Object modeling scripts:
|---|

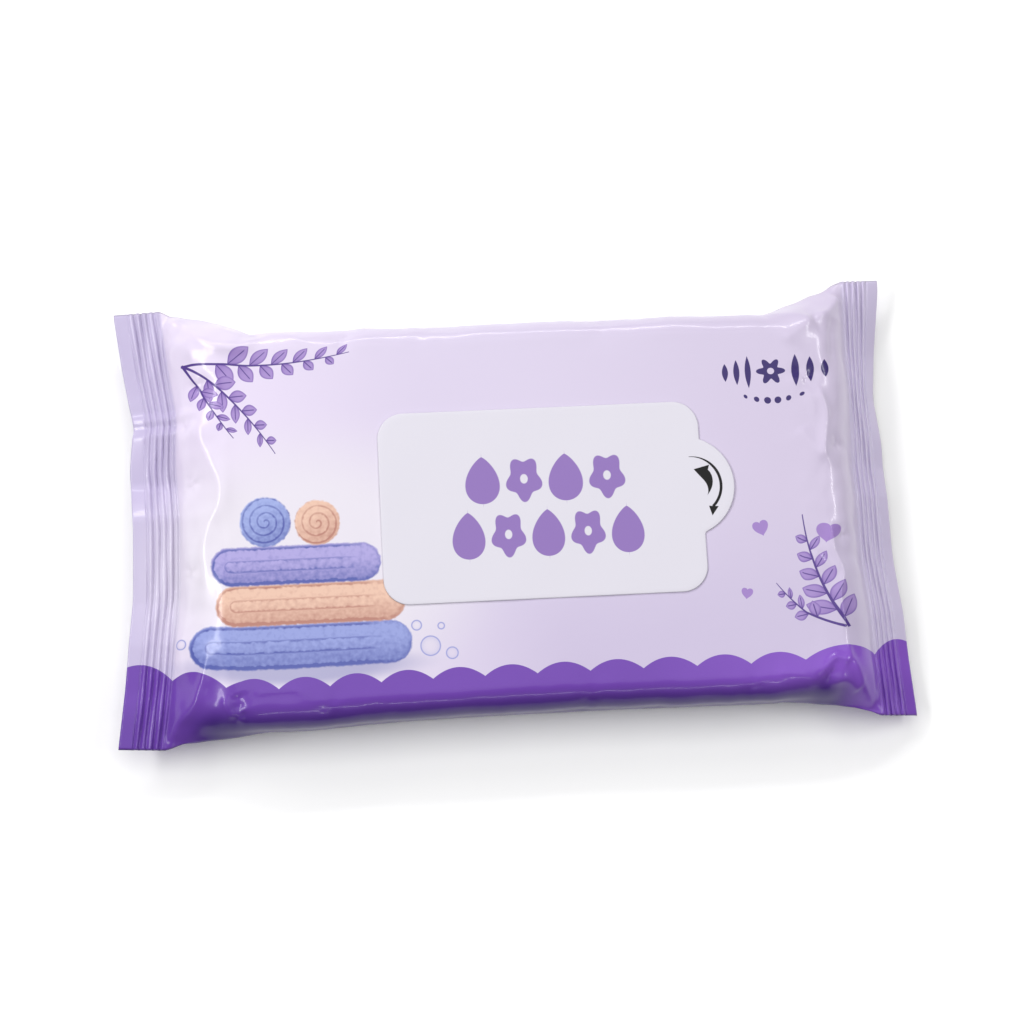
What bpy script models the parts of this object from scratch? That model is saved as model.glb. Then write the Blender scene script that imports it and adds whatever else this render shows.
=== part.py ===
"""A flow-wrapped pack of wet wipes, lying on its back with the peel-back label on top.

The film is one tube round the stack of wipes. Its long edges join in a fin that is folded flat on
the back, and its ends are crimped shut. The label is a separate self-adhesive sheet on the front.

Metres, +Z up. +X runs along the pack and +Y across it; the label faces +Z. The origin is on the
surface that the pack lies on, under the middle of the pack's bounding box.
"""

import math

import bmesh
import bpy
import numpy as np

MM = 0.001

# The body: the stack of wipes with the film drawn round it.
THICKNESS = 24.0 * MM
BODY_HALF_WIDTH = 62.25 * MM
CORNER_RADIUS = 8.0 * MM  # of the film over the stack's long edges
SHOULDER_MIDDLE = 94.0 * MM  # where the top starts down to an end seal, on the centre line
SHOULDER_SIDE = 76.0 * MM  # and at the long edges, where the outline starts to widen
SHOULDER_POWER = 3  # how late the shoulder bends from one to the other, going out across the pack

# The end seals, where the tube is pressed flat.
SEAL_HALF_LENGTH = 68.5 * MM
SEAL_LINE = 107.0 * MM  # from the middle of the pack to a seal's inner line
SEAL_WIDTH = 14.5 * MM
SEAL_FLARE = {1: 3.2 * MM, -1: 3.9 * MM}  # how far the corners stand out, at +Y and at -Y
SEAL_FLARE_POWER = 2.5  # how late they start to stand out
SEAL_DROOP = {-1: math.radians(5.0), 1: math.radians(38.0)}  # left end, right end
SEAL_WAVE = 1.2 * MM  # the seals aren't quite flat along their length,
SEAL_WAVE_TURNS = 0.41  # but bend through this much of a wave to each side of the centre line,
SEAL_WAVE_START = {-1: -0.7, 1: 0.7}  # which is offset by this angle in radians
PLY = 0.3 * MM  # one film ply, drawn thicker than its real 0.06 mm
CRIMP_START = 1.0 * MM
CRIMP_PITCH = 2.0 * MM
CRIMP_COUNT = 5
CRIMP_DEPTH = 0.35 * MM

# The fin on the back, and the film that it holds a little off the surface.
FIN_FROM, FIN_TO = -1.0 * MM, 10.0 * MM
FIN_STEP = 0.3 * MM
FIN_DEPTH = 0.5 * MM
FIN_DRAPE = 14.0 * MM

# The label.
LABEL_CENTRE = (9.5 * MM, 1.8 * MM)
LABEL_HALF = (50.0 * MM, 30.0 * MM)
LABEL_CORNER = 8.0 * MM
LABEL_THICKNESS = 0.4 * MM  # drawn thicker than its real 0.15 mm
LABEL_GAP = 0.3 * MM  # holds the adhesive
TAB_RADIUS = 15.8 * MM
TAB_REACH = 10.0 * MM  # how far the tab stands out past the label's +X edge
TAB_OFFSET = 3.0 * MM  # how far its centre is from the label's centre line, towards +Y

# How finely the shapes are cut.
ARC_STEPS = 7
FLAT_COLUMNS = (-44.0 * MM, -34.0 * MM, -24.0 * MM, 34.0 * MM, 44.0 * MM)  # besides those at the fin
BODY_LENGTHS = 6
SHOULDER_STEPS = np.array([0.0, 0.12, 0.28, 0.46, 0.64, 0.82, 1.0])
CORNER_STEPS = 6
TAB_STEPS = 16
SMOOTH_BELOW = math.radians(25.0)


def clear_scene():
    for obj in list(bpy.data.objects):
        bpy.data.objects.remove(obj)


def material(name, colour, roughness):
    made = bpy.data.materials.new(name)
    made.use_nodes = True
    shader = made.node_tree.nodes["Principled BSDF"]
    shader.inputs["Base Color"].default_value = (*colour, 1.0)
    shader.inputs["Roughness"].default_value = roughness
    shader.inputs["Metallic"].default_value = 0.0
    return made


def add_object(name, mesh, finish):
    mesh.materials.append(finish)
    mesh.shade_smooth()
    mesh.set_sharp_from_angle(angle=SMOOTH_BELOW)
    obj = bpy.data.objects.new(name, mesh)
    bpy.context.scene.collection.objects.link(obj)
    return obj


# The film's columns are places round the tube, as distances along the front from the fold at -Y.

SIDE_RUN = THICKNESS / 2 - CORNER_RADIUS
QUARTER = CORNER_RADIUS * math.pi / 2
FLAT_HALF = BODY_HALF_WIDTH - CORNER_RADIUS
HALF_GIRTH = 2 * (SIDE_RUN + QUARTER + FLAT_HALF)


def film_columns():
    rounding = [0.0] + [SIDE_RUN + QUARTER * k / ARC_STEPS for k in range(ARC_STEPS + 1)]
    flat = [
        *FLAT_COLUMNS,
        FIN_FROM - FIN_DRAPE,
        FIN_FROM - FIN_STEP,
        FIN_FROM,
        (FIN_FROM + FIN_TO) / 2,
        FIN_TO,
        FIN_TO + FIN_STEP,
        FIN_TO + FIN_DRAPE,
    ]
    middle = [HALF_GIRTH / 2 + y for y in sorted(flat)]
    far_side = [HALF_GIRTH - s for s in reversed(rounding)]
    return np.array(rounding + middle + far_side)


def body_section(s):
    """Y and height above the middle plane, round the rounded box that the film makes of the stack."""
    near = np.minimum(s, HALF_GIRTH - s)
    side = np.where(s < HALF_GIRTH / 2, -1.0, 1.0)
    turn = np.clip((near - SIDE_RUN) / QUARTER, 0.0, 1.0) * math.pi / 2
    inset = CORNER_RADIUS * (1 - np.cos(turn)) + np.maximum(near - SIDE_RUN - QUARTER, 0.0)
    height = np.minimum(near, SIDE_RUN) + CORNER_RADIUS * np.sin(turn)
    return side * (BODY_HALF_WIDTH - inset), height


def film_rings():
    """The tube's cross-sections from -X to +X, each as a front row and a back row of points."""
    s = film_columns()
    share = 2 * s / HALF_GIRTH - 1  # -1 at the fold at -Y, 1 at the fold at +Y
    edge = np.abs(share)
    body_y, body_height = body_section(s)
    seal_y = share * SEAL_HALF_LENGTH
    seal_height = np.where(edge < 1.0, PLY, 0.0)
    shoulder = SHOULDER_MIDDLE - (SHOULDER_MIDDLE - SHOULDER_SIDE) * edge**SHOULDER_POWER
    flare = np.where(share > 0, SEAL_FLARE[1], SEAL_FLARE[-1])
    seal_line = SEAL_LINE + flare * edge**SEAL_FLARE_POWER

    flat_y = s - HALF_GIRTH / 2
    outside = np.maximum(np.maximum(FIN_FROM - flat_y, flat_y - FIN_TO), 0.0)
    lift = FIN_DEPTH * np.clip(1 - outside / FIN_DRAPE, 0.0, 1.0)
    fin = FIN_DEPTH * (outside == 0.0)

    def ring(x, y, middle, height, flattened):
        """flattened is 0 on the body, where the back lies on the surface, and 1 in a seal."""
        front = np.stack([x, y, middle + height], axis=1)
        raised = lift * (1 - flattened) - fin
        back = np.stack([x, y, middle - height + raised], axis=1)
        return front, back

    def end(side):
        """From the body's shoulder out to the cut edge, at one end of the pack."""
        wave = SEAL_WAVE * np.sin(2 * math.pi * SEAL_WAVE_TURNS * share + SEAL_WAVE_START[side])
        rings = []
        for step in SHOULDER_STEPS:
            eased = (step + step * step * (3 - 2 * step)) / 2  # between a straight slope and an S
            x = shoulder + (seal_line - shoulder) * step
            y = body_y + (seal_y - body_y) * step
            height = body_height * (1 - eased) + seal_height * eased
            rings.append(ring(side * x, y, THICKNESS / 2 + wave * eased, height, eased))
        crimps = CRIMP_START + CRIMP_PITCH / 2 * np.arange(2 * CRIMP_COUNT)
        depths = CRIMP_DEPTH * np.resize([1.0, -1.0], 2 * CRIMP_COUNT)
        margin = crimps[-1] + CRIMP_PITCH / 2
        for out, depth in zip([*crimps, margin, SEAL_WIDTH], [*depths, 0.0, 0.0]):
            x = seal_line + out * math.cos(SEAL_DROOP[side])
            middle = THICKNESS / 2 + wave - out * math.sin(SEAL_DROOP[side]) + depth
            rings.append(ring(side * x, seal_y, middle, seal_height, 1.0))
        return rings

    body = [
        ring(shoulder * k, body_y, THICKNESS / 2, body_height, 0.0)
        for k in np.linspace(-1.0, 1.0, BODY_LENGTHS + 1)[1:-1]
    ]
    return end(-1)[::-1] + body + end(1)


def film_mesh():
    rings = film_rings()
    columns = len(rings[0][0])
    loops = [np.concatenate([front, back[-2:0:-1]]) for front, back in rings]
    per_ring = len(loops[0])
    points = np.concatenate(loops)
    points[:, 0] -= (points[:, 0].min() + points[:, 0].max()) / 2

    faces = []
    for i in range(len(loops) - 1):
        for j in range(per_ring):
            a, b = i * per_ring + j, i * per_ring + (j + 1) % per_ring
            faces.append((a, a + per_ring, b + per_ring, b))
    last = (len(loops) - 1) * per_ring
    for j in range(columns - 1):
        strip = [j, j + 1, (per_ring - j - 1) % per_ring, (per_ring - j) % per_ring]
        corners = list(dict.fromkeys(strip))  # the two folds have one point, so a triangle
        faces.append(corners)
        faces.append([last + c for c in reversed(corners)])

    mesh = bpy.data.meshes.new("film_pack")
    mesh.from_pydata(points.tolist(), [], faces)
    mesh.validate()
    return mesh


def arc(centre, radius, start, end, steps):
    """Points on an arc, from one angle in degrees to another."""
    angles = np.radians(np.linspace(start, end, steps + 1))
    return [(centre[0] + radius * math.cos(t), centre[1] + radius * math.sin(t)) for t in angles]


def label_outline():
    """Anticlockwise round the label, from the lower right corner, with the tab on the +X side."""
    half_x, half_y = LABEL_HALF
    inner_x, inner_y = half_x - LABEL_CORNER, half_y - LABEL_CORNER
    tab_centre = (half_x + TAB_REACH - TAB_RADIUS, TAB_OFFSET)
    tab_angle = math.degrees(math.acos((half_x - tab_centre[0]) / TAB_RADIUS))
    return [
        *arc((inner_x, -inner_y), LABEL_CORNER, -90, 0, CORNER_STEPS),
        *arc(tab_centre, TAB_RADIUS, -tab_angle, tab_angle, TAB_STEPS),
        *arc((inner_x, inner_y), LABEL_CORNER, 0, 90, CORNER_STEPS),
        *arc((-inner_x, inner_y), LABEL_CORNER, 90, 180, CORNER_STEPS),
        *arc((-inner_x, -inner_y), LABEL_CORNER, 180, 270, CORNER_STEPS),
    ]


def label_mesh():
    sheet = bmesh.new()
    corners = [sheet.verts.new((x, y, 0.0)) for x, y in label_outline()]
    face = sheet.faces.new(corners)
    raised = bmesh.ops.extrude_face_region(sheet, geom=[face])["geom"]
    top = [item for item in raised if isinstance(item, bmesh.types.BMVert)]
    bmesh.ops.translate(sheet, verts=top, vec=(0.0, 0.0, LABEL_THICKNESS))
    bmesh.ops.recalc_face_normals(sheet, faces=sheet.faces)
    mesh = bpy.data.meshes.new("reseal_label")
    sheet.to_mesh(mesh)
    sheet.free()
    return mesh


def main():
    clear_scene()
    film = material("printed_film", (0.66, 0.58, 0.78), 0.28)
    paper = material("label_film", (0.80, 0.76, 0.86), 0.40)
    add_object("film_pack", film_mesh(), film)
    label = add_object("reseal_label", label_mesh(), paper)
    label.location = (*LABEL_CENTRE, THICKNESS + LABEL_GAP)


main()
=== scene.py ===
import math

import bpy
import numpy as np
from mathutils import Matrix, Vector


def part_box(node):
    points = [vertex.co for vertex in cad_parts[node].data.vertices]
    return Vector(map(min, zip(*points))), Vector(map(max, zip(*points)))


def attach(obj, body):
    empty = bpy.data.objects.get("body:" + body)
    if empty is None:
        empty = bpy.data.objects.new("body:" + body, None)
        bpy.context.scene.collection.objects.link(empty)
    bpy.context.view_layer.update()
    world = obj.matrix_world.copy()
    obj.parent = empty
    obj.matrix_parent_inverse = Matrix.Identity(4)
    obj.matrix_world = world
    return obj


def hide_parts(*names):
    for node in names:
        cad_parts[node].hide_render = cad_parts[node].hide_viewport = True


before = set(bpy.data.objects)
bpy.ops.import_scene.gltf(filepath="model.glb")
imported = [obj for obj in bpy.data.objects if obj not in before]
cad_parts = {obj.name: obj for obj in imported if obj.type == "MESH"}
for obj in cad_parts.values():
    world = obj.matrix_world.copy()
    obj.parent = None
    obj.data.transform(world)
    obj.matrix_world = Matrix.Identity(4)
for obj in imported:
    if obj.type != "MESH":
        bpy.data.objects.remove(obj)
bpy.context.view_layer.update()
scene = bpy.context.scene
mm = 0.001


# helpers: colours, nodes and fields

def linear(hexColour):
    # an sRGB hex colour as linear RGBA
    parts = np.array([int(hexColour[i : i + 2], 16) for i in (1, 3, 5)]) / 255
    straight = np.where(parts <= 0.04045, parts / 12.92, ((parts + 0.055) / 1.055) ** 2.4)
    return (*straight.tolist(), 1.0)


def addNode(tree, kind, inputs=None, **settings):
    # adds one node, sets its options, then links or sets each input by name or number
    made = tree.nodes.new(kind)
    for name, value in settings.items():
        setattr(made, name, value)
    for key, value in (inputs or {}).items():
        if isinstance(value, Field):
            value = value.socket
        if isinstance(value, bpy.types.NodeSocket):
            tree.links.new(value, made.inputs[key])
        else:
            made.inputs[key].default_value = value
    return made


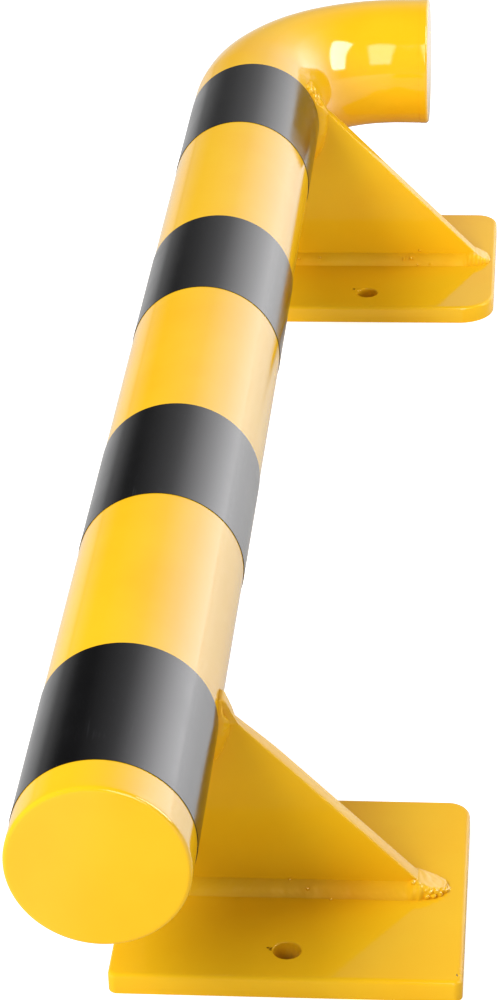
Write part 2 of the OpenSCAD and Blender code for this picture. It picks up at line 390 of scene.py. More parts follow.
def end_disc(name, centre, outwards, edge_steps=8):
    """A disc lathed with a rounded outer edge. Its inner face is at centre."""
    profile = [(0.0, 0.0), (TUBE_R, 0.0)]
    for i in range(edge_steps + 1):
        turn = math.pi / 2 * i / edge_steps
        profile.append((TUBE_R - DISC_EDGE_R + DISC_EDGE_R * math.cos(turn),
                        DISC_T - DISC_EDGE_R + DISC_EDGE_R * math.sin(turn)))
    profile += [(TUBE_R - DISC_EDGE_R - DISC_RIM, DISC_T), (0.0, DISC_T)]
    across = outwards.orthogonal().normalized()
    bm = bmesh.new()
    rim = [bm.verts.new(centre + across * r + outwards * h) for r, h in profile]
    edges = [bm.edges.new(pair) for pair in zip(rim, rim[1:])]
    bmesh.ops.spin(bm, geom=rim + edges, cent=centre, axis=outwards, angle=2 * math.pi, steps=144,
                   use_merge=True)
    for face in bm.faces:
        face.smooth = True
    mesh = plain_mesh(name, bm)
    finish_piece(new_object(name, mesh), YELLOW, name)


def rounded(points, radii, steps=8):
    """A closed outline with its corners rounded."""
    made = []
    for i, (point, radius) in enumerate(zip(points, radii)):
        here = Vector(point)
        if radius == 0:
            made.append(tuple(here))
            continue
        back = (Vector(points[i - 1]) - here).normalized()
        ahead = (Vector(points[(i + 1) % len(points)]) - here).normalized()
        half = math.acos(max(-1.0, min(1.0, back.dot(ahead)))) / 2
        reach = radius / math.tan(half)
        middle = here + (back + ahead).normalized() * (radius / math.sin(half))
        first = here + back * reach - middle
        last = here + ahead * reach - middle
        sweep = first.angle_signed(last)
        for k in range(steps + 1):
            turn = -sweep * k / steps
            cos, sin = math.cos(turn), math.sin(turn)
            made.append((middle.x + first.x * cos - first.y * sin, middle.y + first.x * sin + first.y * cos))
    return made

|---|

> [Written request] Within the listing above, the range opens at the line with "obj.data.transform(world)" and closes at the line with "# helpers: colours, nodes and fields". Reproduce exactly the lines of that range, including both ends.

> [Response below]
    obj.data.transform(world)
    obj.matrix_world = Matrix.Identity(4)
for obj in imported:
    if obj.type != "MESH":
        bpy.data.objects.remove(obj)
bpy.context.view_layer.update()
scene = bpy.context.scene
mm = 0.001


# helpers: colours, nodes and fields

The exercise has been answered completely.